Firing a client is a business decision, not a failure. One difficult client consuming your time and emotional energy at a standard rate is often less profitable than that same slot filled by someone who's easy to work with.
Frequently asked questions
Q: Should I offer a refund when a client complains about cleaning quality?
A: In most cases, a re-clean of the specific missed area is the appropriate remedy — and what your service policy should promise. Refunds set a precedent that's hard to manage at scale. If a client insists and you choose to offer one, document it as a one-time exception. Review your service agreement and any local consumer-protection guidelines to confirm what your policy can legally require.
Q: How long should clients have to report a cleaning complaint?
A: A 24–48 hour window is standard in residential cleaning. Beyond that, you can't reliably verify the condition of the home hasn't changed. Put this timeframe in your booking agreement so it's clear from the start.
Q: What if the client posts a negative review before contacting me?
A: Respond publicly, calmly, and briefly: acknowledge their experience, note that you'd like to resolve it, and invite them to contact you directly.
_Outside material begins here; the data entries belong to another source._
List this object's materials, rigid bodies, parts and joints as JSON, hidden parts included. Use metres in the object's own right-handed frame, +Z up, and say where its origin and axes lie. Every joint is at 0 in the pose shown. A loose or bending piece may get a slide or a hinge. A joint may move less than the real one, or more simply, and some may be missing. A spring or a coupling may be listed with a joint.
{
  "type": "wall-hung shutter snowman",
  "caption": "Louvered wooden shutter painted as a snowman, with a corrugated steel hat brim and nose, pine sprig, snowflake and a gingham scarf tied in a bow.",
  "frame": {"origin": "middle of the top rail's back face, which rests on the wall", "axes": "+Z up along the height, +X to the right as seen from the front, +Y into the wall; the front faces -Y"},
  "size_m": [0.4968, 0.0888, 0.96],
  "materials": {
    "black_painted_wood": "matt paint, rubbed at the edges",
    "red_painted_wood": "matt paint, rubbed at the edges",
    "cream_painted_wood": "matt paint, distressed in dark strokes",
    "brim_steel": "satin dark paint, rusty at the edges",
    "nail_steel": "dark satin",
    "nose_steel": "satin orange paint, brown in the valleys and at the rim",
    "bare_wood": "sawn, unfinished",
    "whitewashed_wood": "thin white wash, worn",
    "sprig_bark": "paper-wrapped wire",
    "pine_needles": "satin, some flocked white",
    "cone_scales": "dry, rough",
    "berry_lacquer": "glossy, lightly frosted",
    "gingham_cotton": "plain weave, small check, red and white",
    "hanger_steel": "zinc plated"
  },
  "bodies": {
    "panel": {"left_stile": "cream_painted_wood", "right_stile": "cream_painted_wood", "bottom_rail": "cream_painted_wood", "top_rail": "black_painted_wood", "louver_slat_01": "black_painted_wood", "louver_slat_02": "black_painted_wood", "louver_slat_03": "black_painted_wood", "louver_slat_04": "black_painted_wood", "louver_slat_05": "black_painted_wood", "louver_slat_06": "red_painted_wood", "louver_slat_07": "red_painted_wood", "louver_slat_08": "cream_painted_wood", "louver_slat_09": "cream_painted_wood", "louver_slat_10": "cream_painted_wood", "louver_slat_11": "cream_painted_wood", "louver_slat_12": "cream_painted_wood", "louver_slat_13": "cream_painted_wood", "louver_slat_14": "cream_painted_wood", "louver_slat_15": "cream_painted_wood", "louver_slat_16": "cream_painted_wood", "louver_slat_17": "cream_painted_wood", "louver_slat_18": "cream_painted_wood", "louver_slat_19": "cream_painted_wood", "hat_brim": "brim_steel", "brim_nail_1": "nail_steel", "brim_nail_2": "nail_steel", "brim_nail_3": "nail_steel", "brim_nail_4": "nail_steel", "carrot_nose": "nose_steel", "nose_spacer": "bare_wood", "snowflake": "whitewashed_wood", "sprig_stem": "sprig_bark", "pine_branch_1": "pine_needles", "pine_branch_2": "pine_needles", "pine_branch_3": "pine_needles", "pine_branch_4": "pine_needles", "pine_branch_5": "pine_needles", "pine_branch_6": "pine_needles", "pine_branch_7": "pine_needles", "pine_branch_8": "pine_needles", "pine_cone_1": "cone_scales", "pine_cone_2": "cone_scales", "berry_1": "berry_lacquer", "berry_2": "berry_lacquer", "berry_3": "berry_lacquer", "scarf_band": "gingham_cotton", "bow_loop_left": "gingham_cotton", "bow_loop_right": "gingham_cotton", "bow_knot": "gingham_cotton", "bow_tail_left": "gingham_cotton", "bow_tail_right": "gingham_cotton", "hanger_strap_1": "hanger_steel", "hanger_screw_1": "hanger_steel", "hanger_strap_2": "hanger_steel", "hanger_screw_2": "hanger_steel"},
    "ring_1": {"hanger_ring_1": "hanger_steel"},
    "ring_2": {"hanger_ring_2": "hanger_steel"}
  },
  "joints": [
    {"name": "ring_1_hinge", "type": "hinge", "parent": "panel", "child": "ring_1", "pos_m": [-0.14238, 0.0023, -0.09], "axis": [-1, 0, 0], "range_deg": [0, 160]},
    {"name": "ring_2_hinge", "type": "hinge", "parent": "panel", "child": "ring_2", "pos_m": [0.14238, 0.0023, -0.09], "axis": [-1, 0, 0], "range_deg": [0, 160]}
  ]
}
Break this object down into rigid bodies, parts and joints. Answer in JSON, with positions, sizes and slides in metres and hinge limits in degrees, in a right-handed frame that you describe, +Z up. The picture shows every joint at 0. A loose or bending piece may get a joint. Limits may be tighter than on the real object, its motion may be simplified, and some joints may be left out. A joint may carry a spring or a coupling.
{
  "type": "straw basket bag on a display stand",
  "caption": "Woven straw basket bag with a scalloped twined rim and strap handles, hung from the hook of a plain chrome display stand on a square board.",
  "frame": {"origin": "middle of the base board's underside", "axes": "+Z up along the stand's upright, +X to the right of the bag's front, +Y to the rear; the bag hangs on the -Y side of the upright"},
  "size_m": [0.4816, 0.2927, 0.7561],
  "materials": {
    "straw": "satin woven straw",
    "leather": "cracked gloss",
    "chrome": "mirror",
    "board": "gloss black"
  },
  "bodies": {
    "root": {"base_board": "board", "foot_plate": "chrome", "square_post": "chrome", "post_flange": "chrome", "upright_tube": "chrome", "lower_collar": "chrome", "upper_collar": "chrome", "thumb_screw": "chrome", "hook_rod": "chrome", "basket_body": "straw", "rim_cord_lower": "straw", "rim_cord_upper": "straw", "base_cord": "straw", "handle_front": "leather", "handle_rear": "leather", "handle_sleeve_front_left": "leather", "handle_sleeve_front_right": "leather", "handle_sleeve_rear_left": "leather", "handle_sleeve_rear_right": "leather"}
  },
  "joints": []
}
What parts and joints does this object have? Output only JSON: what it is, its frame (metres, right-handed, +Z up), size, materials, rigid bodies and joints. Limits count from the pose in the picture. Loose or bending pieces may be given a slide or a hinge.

Don't argue the details in the review thread. Potential clients reading the exchange will judge you on your tone, not on who was right.
Q: How do I prevent complaints in the first place?
A: Use a room-by-room checklist on every job and do a final walkthrough before leaving. For higher-stakes jobs like move-outs, a detailed scope agreement upfront prevents most disputes — see the move-out cleaning checklist for what inspectors actually look for.
Q: Can I charge for a re-clean if the client caused the issue?
A: If documentation — photos and timestamps — shows the area was clean when you left and the issue occurred after your team departed, charging for a return visit is reasonable. Whether you can enforce that charge depends on your service agreement terms and local consumer-protection rules, so make your policy explicit upfront and confirm it's enforceable in your area.